Rex has revealed it is in advanced negotiations with an APAC investment firm to secure $150 million so it can launch flights between Sydney, Melbourne and Brisbane in March next year.
The deal would see PAG Asia Capital initially invest $50 million in secured convertible notes that could allow it to hold 23 per cent of Rex’s shares by December.
Rex’s executive chairman, Lim Kim Hai, said, “With PAG’s support, I have every reason to believe that Rex can successfully launch its domestic major city jet operations.”
After the initial investment, the regional carrier would then be able to draw down the remaining $100 million over three years, which would see PAG then hold 48 per cent of the business.
The deal, based on current issued share capital, is subject to due diligence being completed and a review by an independent expert.
“PAG is a well-respected and highly successful investment group which manages more than US$40 billion on behalf of major global institutional investors,” said Kim Hai. “I am encouraged by the progress of Rex’s negotiations to date with an investor of PAG’s reputation and experience.”
In May, the airline announced its ambitious plans to take on Qantas and Virgin by expanding its network to service Australian capital city routes, including the coveted Golden Triangle – between Melbourne, Sydney and Brisbane.
Speculation later linked the airline to the purchase of 10 Boeing 737s from Virgin Australia.
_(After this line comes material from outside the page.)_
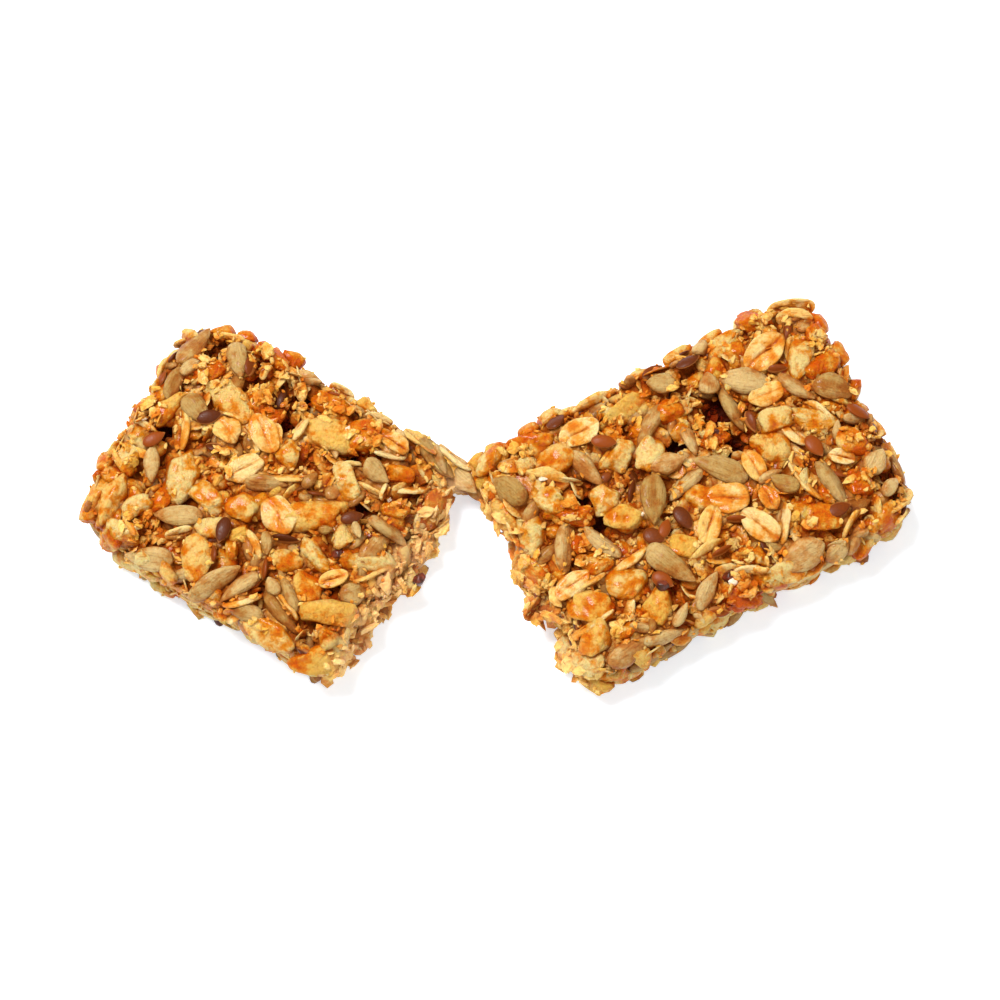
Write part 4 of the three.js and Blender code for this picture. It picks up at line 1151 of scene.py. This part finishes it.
def grainFinish(name, look):
    finish = Finish(name)
    place = finish.place()
    own = finish.attribute("own", "Vector")
    tone, glaze = finish.attribute("tone"), finish.attribute("glaze")
    edge, below, clear = (finish.attribute(name) for name in ("edge", "buried", "clear"))
    broad = finish.noise(place, grainShared["blotches"], detail=4)
    dabs = finish.noise(place, grainShared["dabs"], detail=5, roughness=0.6)
    fine = finish.noise(place, grainShared["fine"], detail=5, roughness=0.72)
    streak = finish.noise(finish.stretched(own, (0.3, 3.2, 3.2)), 1.0, detail=4)
    pit = 1 - finish.between(finish.cells(place, grainShared["fine"]), 0.05, 0.42)
    # low: painted shade deep between the pieces, partly darker syrup pooled there
    low = finish.between(below, 0.9, 3.6)

    # The bare grain: paler and warmer blotches, streaks, mottling, a paler rim and pits
    base = finish.blend(finish.between(0.6 * tone + 0.8 * broad, 0.35, 1.0), look["pale"], look["warm"])
    base = finish.stained(base, finish.between(streak, 0.45, 0.72) * look["streaks"] * 0.6, look["shadeAndStreak"])
    base = finish.stained(base, finish.between(fine, 0.42, 0.66) * look["mottle"], look["glaze"])
    if look["rim"]:
        base = finish.blend(finish.between(edge, 0.5, 0.9) * look["rim"], base, grainShared["rim"])
    base = finish.stained(base, pit * look["pits"], look["glaze"])

    # Syrup over it, left in dabs and creeping up the sides; up the lower sides it also stands for painted
    # shade, warmer there
    collar = 1 - finish.between(clear, 0.1, 1.1)
    patches = (broad - 0.5) * 2.1 + (dabs - 0.5) * 2.2
    wet = patches + glaze * 0.9 + edge * look["sideSyrupAndShade"] + collar * 0.28 - 0.18
    mask = finish.between(wet, 0.02, 0.56) * look["takes"]
    thick = finish.between(wet, 0.42, 0.95) * 0.9 * look["takes"]
    colour = finish.stained(finish.stained(base, mask, look["glaze"]), thick, look["glaze"])
    if look["crease"]:
        across = finish.node("ShaderNodeSeparateXYZ", {}, {0: own}, output=1)
        wander = finish.noise(finish.stretched(own, (0.5, 0.5, 0.5)), 1.0) - 0.5
        line = finish.node("ShaderNodeMath", {"operation": "ABSOLUTE"}, {0: across + wander * 0.5})
        folded = (1 - finish.between(line, 0.05, 0.3)) * look["crease"]
        colour = finish.stained(colour, folded, look["glaze"])

    # Painted shade, partly the syrup's own dark line and syrup pooled low: darker where it meets the syrup,
    # at its lower rim and deep between the others
    outline = (1 - finish.between(clear, 0, 0.5)) * 0.75
    deepest = finish.between(below, 2.8, 5.5)
    for share in (outline, finish.between(edge, 0.8, 1) * 0.35, low, deepest):
        colour = finish.stained(colour, share, look["shadeAndStreak"])
    freckle = finish.between(finish.noise(place, grainShared["freckles"], detail=2), 0.58, 0.7)
    colour = finish.stained(colour, freckle * 0.25, grainShared["freckle"])
    # Paler near a tear: partly the fresh crumb, partly painted light on a torn face turned from the lamps
    paleAndLit = finish.attribute("torn") * (1 - glaze)
    colour = finish.blend(paleAndLit * 0.6, colour, grainShared["torn"])
    height = fine * look["grain"] + streak * look["streaks"] * 0.6 - pit * look["pits"] * 0.4
    return finish.close({
        "Base Color": colour, "Roughness": look["roughness"] - 0.16 * mask + 0.1 * fine,
        "Normal": finish.bumped(height - dabs * look["dips"], 0.7),
        "Coat Weight": mask * (1 - low) * 0.28, "Coat Roughness": 0.12, "Specular IOR Level": 0.06,
        "Subsurface Weight": 0.22, "Subsurface Radius": (1.0, 0.6, 0.25),
        "Subsurface Scale": 1.1 * mm,
    })


# The colour below is the painted shade of a seed lying deep among the others
flax = {"skin": ("#863E0C", "#502208"), "rim": "#B0703A", "below": "#3A1A0C"}


def flaxFinish(name):
    finish = Finish(name)
    own, edge = finish.attribute("own", "Vector"), finish.attribute("edge")
    tone, below = finish.attribute("tone"), finish.attribute("buried")
    fine = finish.noise(finish.stretched(own, (1.2, 2.5, 2.5)), 1.6, detail=4)
    colour = finish.blend(finish.between(tone + fine * 0.5, 0.3, 1.2), *flax["skin"])
    colour = finish.blend(finish.between(edge, 0.68, 0.95) * 0.75, colour, flax["rim"])
    # Painted shade where the seed lies deep among the others
    colour = finish.blend(finish.between(below, 0.8, 3) * 0.6, colour, flax["below"])
    return finish.close({
        "Base Color": colour, "Roughness": 0.3 + 0.16 * fine, "Normal": finish.bumped(fine, 0.15, 0.6),
        "Coat Weight": 0.15 * finish.between(fine, 0.4, 0.6), "Coat Roughness": 0.16,
        "Specular IOR Level": 0.12,
    })


# The low and deepest colours are painted shade deep between the pieces, partly darker syrup pooled there; the
# torn colour makes a torn face paler, partly painted light
caramel = {
    "blotches": 300, "fine": 1300, "grains": 1150,  # noise and cells to the metre
    "syrup": ("#EEB654", "#D48E2E"), "grain": "#F0C070", "low": "#94602C", "deepest": "#8A5C30",
    "torn": "#F0CC96",
}


def syrupFinish(name):
    finish = Finish(name)
    place, below = finish.place(), finish.attribute("buried")
    broad = finish.noise(place, caramel["blotches"], detail=4)
    fine = finish.noise(place, caramel["fine"], detail=5, roughness=0.7)
    grain = finish.cells(place, caramel["grains"])
    low = finish.between(below, 0.3, 2.2)
    colour = finish.blend(finish.between(broad + fine * 0.4, 0.45, 0.95), *caramel["syrup"])
    colour = finish.blend(finish.between(grain, 0.25, 0.6), caramel["grain"], colour)
    # Painted shade deep between the pieces, partly darker syrup pooled there
    colour = finish.stained(colour, low, caramel["low"])
    colour = finish.stained(colour, finish.between(below, 2.8, 5.5), caramel["deepest"])
    # Paler on a torn face: partly fresh syrup, partly painted light
    colour = finish.blend(finish.attribute("torn") * 0.6, colour, caramel["torn"])
    return finish.close({
        "Base Color": colour, "Roughness": 0.3 + 0.25 * fine,
        "Normal": finish.bumped(fine * 0.6 + broad - 0.9 * grain, 0.5),
        "Coat Weight": 0.5 * broad * (1 - low), "Coat Roughness": 0.12, "Specular IOR Level": 0.06,
        "Subsurface Weight": 0.15, "Subsurface Radius": (1.0, 0.55, 0.2),
        "Subsurface Scale": 1.4 * mm,
    })


bitLooks = {
    "driedBerry": {"colours": ("#36120C", "#742C16"), "change": (0.35, 0.65), "fine": 900,
                   "bump": (0.2, 0.5), "roughness": 0.22, "coat": 0.4},
    # Small white to cream flecks on the pieces
    "whiteFleck": {"colours": ("#E8DCC6", "#C9AE88"), "change": (0.4, 0.7), "fine": 1200,
                   "bump": (0.15, 0.4), "roughness": 0.4, "coat": 0},
}


def bitFinish(name):
    look = bitLooks[name]
    finish = Finish(name)
    fine = finish.noise(finish.place(), look["fine"], detail=4)
    sockets = {
        "Base Color": finish.blend(finish.between(fine, *look["change"]), *look["colours"]),
        "Roughness": look["roughness"] + 0.2 * fine, "Normal": finish.bumped(fine, *look["bump"]),
    }
    if look["coat"]:
        sockets |= {"Coat Weight": look["coat"] * fine, "Coat Roughness": 0.08}
    return finish.close(sockets)


# One mesh for each kind
def dressObject(obj, material, smooth=True):
    obj.data.materials.append(material)
    obj.data.polygons.foreach_set("use_smooth", [smooth] * len(obj.data.polygons))
    intoScene(obj)
    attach(obj, "root")
    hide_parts("granola_bar")


def addValues(mesh, name, values):
    kind, key = ("FLOAT_VECTOR", "vector") if values.ndim == 2 else ("FLOAT", "value")
    layer = mesh.attributes.new(name, kind, "POINT")
    layer.data.foreach_set(key, values.astype(np.float32).ravel())


def makeHeap(pieceName, heapName, material, smooth=True):
    gathered = heaps[heapName].gather()
    points = gathered["points"]
    mesh = bpy.data.meshes.new(pieceName)
    mesh.from_pydata(points * mm, [], gathered["faces"])
    for key in ("own", "tone", "glaze", "edge"):
        addValues(mesh, key, gathered[key])
    addValues(mesh, "buried", buriedDepth(points))
    addValues(mesh, "clear", fromSyrup(points))
    addValues(mesh, "torn", paleAndLitTorn(points))
    dressObject(bpy.data.objects.new(pieceName, mesh), material, smooth)
    print(pieceName, "triangles:", len(mesh.polygons))


makeHeap("puffedCrisps", "crisp", grainFinish("toastedCrisp", grains["crisp"]))
makeHeap("rolledOats", "oat", grainFinish("rolledOat", grains["oat"]))
makeHeap("sunflowerKernels", "kernel", grainFinish("sunflowerKernel", grains["kernel"]))
makeHeap("flaxSeeds", "seed", flaxFinish("flaxSkin"))
makeHeap("grainCrumbs", "crumb", grainFinish("glazedCrumb", grains["crumb"]), smooth=False)
makeHeap("berryBits", "berry", bitFinish("driedBerry"))
makeHeap("whiteBits", "whiteBit", bitFinish("whiteFleck"))
addValues(binderMesh, "buried", buriedDepth(binderPoints))
addValues(binderMesh, "torn", paleAndLitTorn(binderPoints))
binderMesh.materials.clear()
dressObject(bpy.data.objects.new("syrupBinder", binderMesh), syrupFinish("caramelSyrup"))

# Floor, light and camera; the floor and the lights are in metres
studio = {
    "floor": {"size": 6.0, "colour": "#E8F3FF", "glow": 0.52},
    "world": {"colour": "#FFEAD0", "strength": 0.54},
    "lights": {  # place, size, power
        "key": [(-0.36, 0.3, 0.95), 0.5, 14.3],
        "fill": [(0.5, -0.5, 1.0), 1.0, 2.4],
    },
}
view = {"target": (0.33, -1, 6), "elevation": 73, "distance": 600, "pictureWidth": 166.7,
        "sensor": 36, "nearest": 10}


def makeFloor(look):
    bm = bmesh.new()
    bmesh.ops.create_grid(bm, x_segments=1, y_segments=1, size=look["size"] / 2)
    mesh = bpy.data.meshes.new("floor")
    bm.to_mesh(mesh)
    bm.free()
    floor = bpy.data.objects.new("floor", mesh)
    intoScene(floor)
    mesh.materials.append(Finish("paleFloor").close({
        "Base Color": look["colour"], "Roughness": 0.9, "Specular IOR Level": 0.1,
        "Emission Color": look["colour"], "Emission Strength": look["glow"],
    }))


def makeLight():
    world = bpy.data.worlds.new("studio")
    world.use_nodes = True
    background = world.node_tree.nodes["Background"]
    background.inputs["Color"].default_value = paint(studio["world"]["colour"])
    background.inputs["Strength"].default_value = studio["world"]["strength"]
    bpy.context.scene.world = world
    for name, (place, size, power) in studio["lights"].items():
        light = bpy.data.lights.new(name, "AREA")
        light.shape = "DISK"
        light.size = size
        light.energy = power
        lamp = bpy.data.objects.new(name, light)
        intoScene(lamp)
        lamp.location = place
        lamp.rotation_euler = (-lamp.location).to_track_quat("-Z", "Y").to_euler()


def makeCamera():
    camera = bpy.data.objects.new("camera", bpy.data.cameras.new("camera"))
    intoScene(camera)
    tilt = math.radians(view["elevation"])
    away = Vector((0, -math.cos(tilt), math.sin(tilt)))
    camera.location = (Vector(view["target"]) + away * view["distance"]) * mm
    camera.rotation_euler = (-away).to_track_quat("-Z", "Y").to_euler()
    camera.data.sensor_width = view["sensor"]
    camera.data.lens = view["sensor"] * view["distance"] / view["pictureWidth"]
    camera.data.clip_start = view["nearest"] * mm
    bpy.context.scene.camera = camera


makeFloor(studio["floor"])
makeLight()
makeCamera()
bpy.context.scene.view_settings.view_transform = "Standard"
print("studio ready")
The news that a deal for new routes might be close comes after Rex recorded an underlying profit before tax of $250,000 and an increase in revenue, from $318 million last year to $322 million in FY20, despite the coronavirus crisis.
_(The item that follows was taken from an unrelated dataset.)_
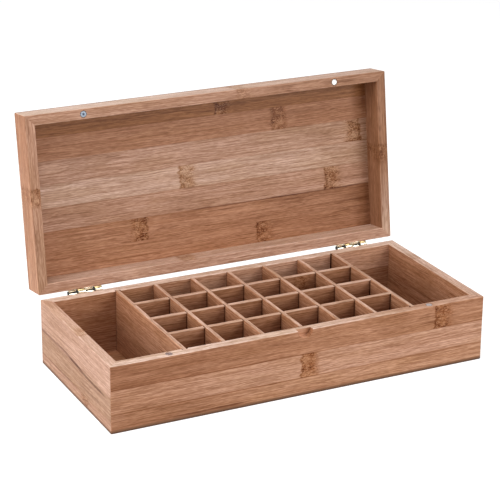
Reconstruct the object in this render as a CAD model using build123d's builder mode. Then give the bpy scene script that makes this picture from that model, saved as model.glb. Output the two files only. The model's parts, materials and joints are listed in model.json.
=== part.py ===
from build123d import *
from math import cos, radians, sin
import os

# Bamboo storage box: a base with a divided tray and two end compartments, and a hinged lid, standing open.
# Millimetres. The origin is the centre of the underside, +X runs along the box, +Y to the hinges, +Z up.

# Outside of the box
box_length = 350.0
box_depth = 156.0
base_height = 59.0
lid_height = 25.5

# Boards
wall = 9.0                # thickness of the wall boards
panel = 3.0               # thickness of the bottom and top panels
divider = 4.0             # thickness of the partitions and dividers
corner_round = 1.0        # rounding of the upright outer corners
rim_round = 0.6           # rounding of the long edges
divider_round = 0.3       # rounding of the top edges in the tray

# Tray
side_room = 57.0          # clear width of each end compartment
columns = 6
rows = 4
dado_depth = 2.0          # how far the partitions go into the front and back walls
dado_play = 1.2           # how much wider those dadoes are, on the side of the cells
row_dado_depth = 1.5      # how far the row dividers go into the partitions
row_dado_play = 0.8       # how much wider those dadoes are, on the front side
lap_play = 0.1            # clearance on each side where two dividers cross

# Finger notch in the middle of the front rim
notch_radius = 7.0
notch_depth = 5.0

# Closing magnets, let into the front rims
magnet_radius = 3.0
magnet_height = 3.0
magnet_ease = 0.3         # bevel around a magnet's faces
magnet_sink = 0.1         # how far a magnet's face lies under the rim
magnet_play = 0.05        # glue gap around a magnet
magnet_from_end = 53.0    # from the end of the box to a magnet's centre

# Hinges: leaves in saw kerfs, knuckles behind the seam
open_angle = 98.0         # degrees from closed to the stop
seam_gap = 0.2            # between the rims when the lid is closed
hinge_from_end = 42.5     # from the end of the box to a hinge's middle
pin_behind = 2.6          # from the back faces to the pin's axis
pin_radius = 1.0
pin_play = 0.05           # running clearance in the lid's knuckles
pin_grip = 0.01           # clearance in the base's knuckles, which hold the pin
pin_proud = 0.3           # how far the pin's rounded end stands out on the right
head_radius = 1.8         # the pin's flat head on the left
head_height = 0.8
head_round = 0.25
barrel_radius = 2.2
knuckle_length = 6.7
wide_gap = 1.9            # between the knuckles of each outer pair
narrow_gap = 0.4          # between the two middle knuckles
washer_radius = 2.0       # black washers on the pin, in the wide gaps
washer_play = 0.1         # between a washer and the knuckles beside it
leaf = 1.0                # thickness of a leaf
leaf_reach = 6.0          # how far a leaf goes into the wall
leaf_drop = 2.8           # from the pin's level to the near face of a leaf
web_drop = 1.6            # from the pin's level to the near edge of a leaf's upright web
lug_drop = 0.3            # from the pin's level to the near face of a knuckle's lug
stop_gap = 0.05           # between heel and web when the lid stands open
kerf_end_play = 0.25      # at each end of a leaf
kerf_deep_play = 0.5      # behind a leaf's inner edge

# Sizes that follow
inner_length = box_length - 2 * wall
inner_depth = box_depth - 2 * wall
base_wall_height = base_height - panel
lid_wall_height = lid_height - panel
partition_x = inner_length / 2 - side_room - divider / 2
cells_length = 2 * partition_x - divider
cell_width = (cells_length - (columns - 1) * divider) / columns
cell_depth = (inner_depth - (rows - 1) * divider) / rows
column_places = [(k - columns / 2) * (cell_width + divider) for k in range(1, columns)]
row_places = [(k - rows / 2) * (cell_depth + divider) for k in range(1, rows)]
magnet_x = box_length / 2 - magnet_from_end
magnet_y = (wall - box_depth) / 2
hinge_x = box_length / 2 - hinge_from_end
hinge_length = 4 * knuckle_length + 2 * wide_gap + narrow_gap
pin_y = box_depth / 2 + pin_behind
pin_z = base_height + seam_gap / 2
sides = {"left": -1, "right": 1}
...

The positive results also marked a remarkable turnaround from March, when Rex warned it would have no choice but to announce the “shutting down of its network” if it didn’t receive financial aid, even threatening to stop transporting COVID-19 testing samples.
The strong performance was in part attributed to the company accepting $62.1 million of government grants, including JobKeeper and regional aviation bailouts.
This led to Qantas chief executive Alan Joyce attacking Rex for accepting the handouts before unveiling plans to expand its network. “That doesn’t feel right,” said Joyce. “That doesn’t seem right.”
Rex fired back, stating Joyce was “misinformed by his advisers” and arguing that it was impossible to use the COVID-19 payments for improper means because they are “strictly audited” by Ernst & Young.